No entanto, se estes temas são, todos eles, mais ou menos explorados nos filmes anteriores, o que é que Sanma no Aji acrescenta à obra de Ozu em relação a Banshun? Em primeiro lugar, a cor. Desde Higanbana (Flor do Equinócio, 1958), o mestre e o seu director de fotografia deste período, Yûharu Atsuta, desenvolveram um sistema cromático ímpar, que pode ser equiparado ao aplicado nos projectos de alguns (poucos) realizadores seus contemporâneos, como Tati ou Godard. A estilização oferecida por estas soluções contribuiu para a criação de um mundo paralelo, suspenso na História, onde Ozu pôde orquestrar, sem o fardo da verosimilhança, os deslizamentos geracionais que tanto lhe interessavam. Este uso da cor para a redução à essência das interacções entre as personagens ressoa, aliás, uma técnica homóloga da banda desenhada franco-belga, muito frequente na produção dos autores da ligne claire. Há ainda um substrato político no aproveitamento das cores estridentes, ao serviço do esboço de uma sociedade em modificação por via da influência americana. Assim, são os modernos néones das ruas que recebem as cores vivas no filme, enquanto que os meios íntimos e menos manipulados pelas culturas exógenas respeitam as cores mais discretas do “Velho Japão”. As paredes da casa não são, contudo, suficientemente opacas para impedir a penetração de elementos exteriores: aos próprios símbolos da cultura tradicional são atribuídas cores novas, conferindo-lhes desta forma um carácter alienígena.
Ver um filme de Ozu a cores, não é, consequentemente, como ver um dos seus filmes a preto e branco que tivesse sido colorido. Tomemos o exemplo de um dos seus ex-líbris imagéticos: os planos vazios com a chaleira onde a água ferve. Se fosse possível fazer uma associação instintiva à cor deste utensílio nos filmes a preto e branco de Ozu, vermelho primário não seria certamente uma das primeiras escolhas. O facto de esta cor ser praticamente omnipresente nos últimos filmes do cineasta e de estar associada a vários objectos caseiros (como os tachos e regadores em Ohayô e as caixas de correio de Ukigusa) pode provocar um sentido de estranhamento, o mesmo que se poderá porventura experimentar perante a modificação da cultura nipónica depois da Segunda Guerra Mundial. Por outro lado, a gramática tão idiossincrática do cineasta (com os afamados planos “olho-de-cão” em ligeiro contra-picado, a quebra da regra dos 180º, a rejeição dos movimentos de câmara e efeitos de transição, etc.) está mais cristalizada do que nunca em Sanma no aji, permitindo uma multiplicação de funções dos elementos já presentes em Banshun.
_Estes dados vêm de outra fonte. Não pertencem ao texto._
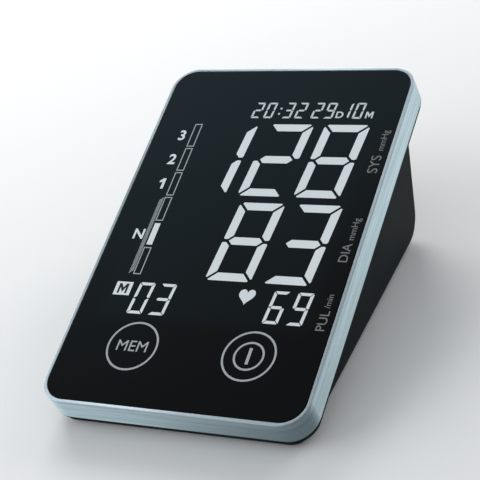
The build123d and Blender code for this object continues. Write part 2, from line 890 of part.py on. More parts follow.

Os pillow shots, em particular, assumem um carácter descritivo que não existia nos filmes anteriores, dando ocasião a uma delineação radicalmente minimalista de cenários e personagens. A fábrica, por exemplo, é-nos dada pelo gabinete do Sr. Hirayama e por dois impalpáveis sopros cinematográficos do exterior que lhe finalizam o retrato.
A última longa-metragem de Ozu saiu nas salas japonesas em Novembro de 1962, dois anos depois dos primeiros filmes de Nagisa Ôshima e Shôhei Imamura. Formatado num extemporâneo 4:3 e aparentemente tão distante das grandes questões políticas e sociais do momento, como as manifestações contra o Tratado de Segurança Estados Unidos-Japão, Sanma no aji foi, como de costume, vivamente criticado pela nova geração, já apelidada de “Nuberu Bagu” à imagem da Nouvelle Vague francesa. Estes cineastas, não obstante, reveriam anos depois a obra de Ozu e, mais ou menos orgulhosos, viriam a admitir que, na sua paixão contestatária, tinham teimosamente rejeitado ver, em Sanma no aji, não só uma visionária peça cinematográfica como também uma sublime coreografia emotiva, fruto de um conhecimento brilhantemente agudo, porventura único na História do Cinema, do funcionamento do Homem enquanto ser afectivo.
Sanma no aji estreia de 5 de Setembro no Espaço Nimas, em Lisboa, e no Teatro Campo Alegre, no Porto.